E eu até nem gosto de musicais, sobretudo aqueles que são cantados do início ao fim… soam-me sempre a parolices infantis…

- Eu vou ali - cantado pelo gajo - Eu vou ali Eu vou ali

- Ele vai ali Ele vai ali - cantado pelos amigos do gajo.

- Ah pois vou! Oh se vou! Eu vou ali - volta a cantar o gajo.

- Ele vem aqui Ele vem aqui - cantam elas enquanto esperam pelo gajo.

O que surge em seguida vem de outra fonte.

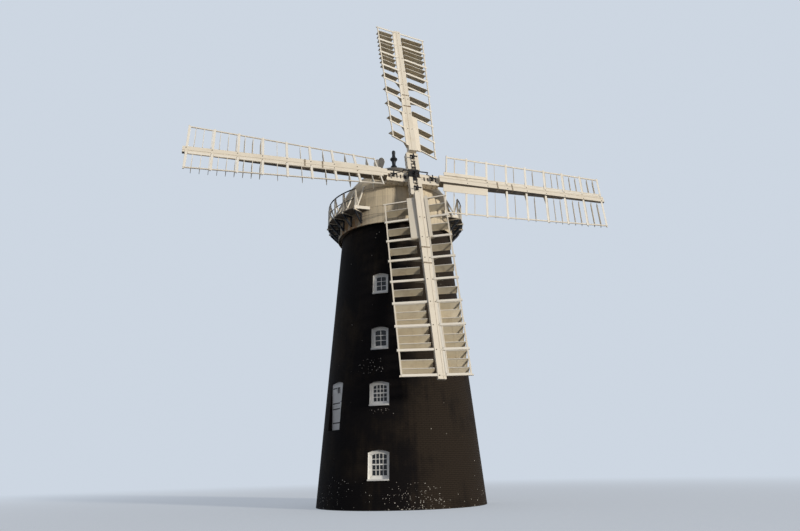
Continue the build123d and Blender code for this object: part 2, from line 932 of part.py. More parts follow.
def make_bar(sail, index):
    """One sail bar, deep at its root as far as the stock backs the whip."""
    root = bar_root_depth if index < braced_bars else bar_tip_depth
    tip = bar_tip_depth / 2
    trail = -trailing_width - bar_past
    lead = leading_width + bar_past
    plane = surface_plane(sail, heel_radius + index * bay_length).offset(-bar_width / 2)
    with BuildPart() as bar:
        with BuildSketch(plane):
            with BuildLine():
                Polyline(
                    (trail, tip), (lead, tip), (lead, -tip), (lead * bar_root_share, -tip),
                    (whip_tip_width / 2, tip - root), (-whip_tip_width / 2, tip - root),
                    (trail * bar_root_share, -tip), (trail, -tip), close=True,
                )
            make_face()
        extrude(amount=bar_width)
    return bar.part


def make_hem(sail, index, offset, width):
    """One bay of a lath that runs along the sail at an offset in its surface."""
    with BuildPart() as hem:
        for end in (index, index + 1):
            with BuildSketch(surface_plane(sail, heel_radius + end * bay_length)):
                with Locations((offset, 0)):
                    Rectangle(width, hem_depth)
        loft()
    return hem.part


def make_boards(sail, edges):
    """A board in front of the inner bays, between two edges in the sail's surface."""
    radii = [board_start] + [heel_radius + bar * bay_length for bar in range(board_bays + 1)]
    height = bar_tip_depth / 2 + board_thickness / 2 + fit_gap
    with BuildPart() as board:
        for radius in radii:
            with BuildSketch(surface_plane(sail, radius)):
                with Locations((sum(edges) / 2, height)):
                    Rectangle(edges[1] - edges[0], board_thickness)
        loft(ruled=True)
    return board.part


def make_shutter(sail, side, bay, place, angle):
    """One shutter, open to an angle, with its front edge on the hub's side."""
    radius = heel_radius + bay * bay_length + (place + shutter_place) * shutter_pitch
    turn = radians(twist_at(radius))
    if side > 0:
        inner = uplong_offset + uplong_width / 2 + shutter_end_gap
        outer = leading_width - hem_width / 2 - shutter_end_gap
    else:
        flank = taper(whip_width, whip_tip_width, radius) / 2 + shutter_inner_gap
        inner = (flank + (shutter_depth - shutter_front) * sin(turn)) / cos(turn)
        outer = trailing_width - hem_width / 2 - shutter_end_gap
    if bay < board_bays:
        board_edge = lead_board[1] if side > 0 else -heel_board[0]
        inner = max(inner, board_edge + shutter_end_gap)
    plane = tipped(surface_plane(sail, radius), -angle)
    with BuildPart() as shutter:
        with BuildSketch(plane.offset(-shutter_thick / 2)):
            with Locations((side * (inner + outer) / 2, shutter_front - shutter_depth / 2)):
                Rectangle(outer - inner, shutter_depth)
        extrude(amount=shutter_thick)
    return shutter.part


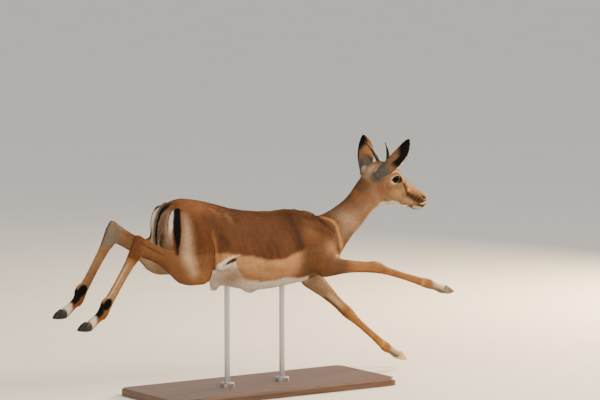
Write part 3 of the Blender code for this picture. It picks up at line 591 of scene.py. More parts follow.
def hair_ways(skin):
    """Which way the hair lies at each point of the skin: nose to tail, and down the limbs."""
    p, n, m = skin.points, skin.normals, mirrored(skin.points)
    side = np.sign(p[:, 1])
    x, z, head_z = share_of("trunk", p, 0), share_of("trunk", p, 2), share_of("head", p, 2)
    rear, thigh = 1 - ease(x, 0.05, 0.13), (1 - ease(x, 0.18, 0.3)) * (1 - ease(z, 0.8, 0.98))
    arm = ease(x, 0.62, 0.75) * (1 - ease(z, 0.45, 0.65))
    gaskin = (1 - ease(x, 0.02, 0.14)) * (1 - ease(z, 0.48, 0.6))
    way = np.tile([-1.0, 0.0, 0.0], (len(p), 1))
    way[:, 2] = -0.3 * ease(m[:, 1], 20 * MM, 60 * MM) - 1.4 * rear * ease(z, 0.55, 0.65) - 1.5 * thigh
    way += np.outer(arm, [1.15, 0, -1]) + np.outer(gaskin, [-1.5, 0, 2.2])
    way += np.outer(ease(x, 0.9, 0.99), [0.8, 0, -0.8])
    groups = np.array([group_of(name) for name in FLESH_NODES])[skin.owner]
    way[groups == "neck"] = -NECK_WAY + [0, 0, -0.15]
    face = np.stack([-np.ones(len(p)), 0.1 * side, -0.1 + 0.9 * ease(head_z, 0.35, 0.9)], 1)
    way[groups == "head"] = face[groups == "head"]
    for number, name in enumerate(FLESH_NODES):
        if name in AXES:
            way[skin.owner == number] = AXES[name].way
    way = unit(spread(unit(way), skin.links, COMB_ROUNDS))
    return unit(way - n * (way * n).sum(1, keepdims=True))


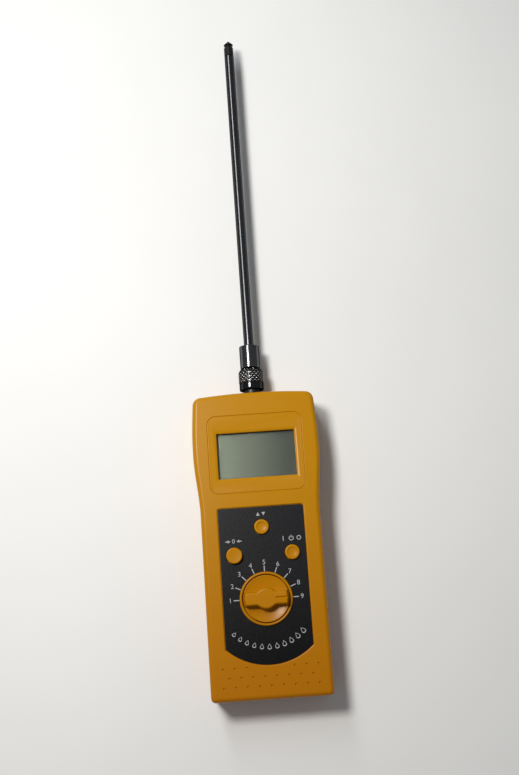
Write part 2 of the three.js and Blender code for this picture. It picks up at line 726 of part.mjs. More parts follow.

Música no Coração não tem nada deste atraso mental sob a forma de som e imagem. É um musical que não é musical mas é muito mais do que um musical, é um filme que voltou hoje à minha vida, visto à lareira na antevéspera de Natal para ocupar novamente o lugar que sempre foi dele mas do qual andou escondido, partilhado com a Sofia pela primeira vez (talvez seja difícil convencê-la a fazer de novo esta viagem de três horas para o ano…) e visto por mim talvez pela décima ou décima quinta vez, sem exagero (se estiver a falhar é por defeito), só porque sabe bem revisitar os lugares que nos fizeram, os lugares que são muito mais do que lugares, tal como nos mostra O Principezinho no que as pessoas ou as rosas representam para nós, ou Vincent, ou Silêncio e Tanta Gente, ou a Servidão Humana, e por aí fora, num elenco muito restrito das peças que, sendo de toda a gente, parece terem sido desenhadas, compostas, escritas, realizadas ou construídas para nós. Maria, o Capitão e as crianças (e até Rolf e a Baronesa), Edelweiss, Climb Every Mountain e Do Re Mi, tudo é mais do que as palavras compreendem, como os números que uníamos nos livros da infância para vermos surgir um desenho que não estava lá numa semi-magia que com o tempo do crescimento fomos matando. Pelo contrário, o imaginário de Música no Coração não caiu como as folhas caiem das árvores com a passagem do tempo: é muito mais do que o filme que vi hoje, tal como a rosa é muito mais do que a rosa. Música no Coração talvez seja “só” isso: é música que estará sempre no meu coração.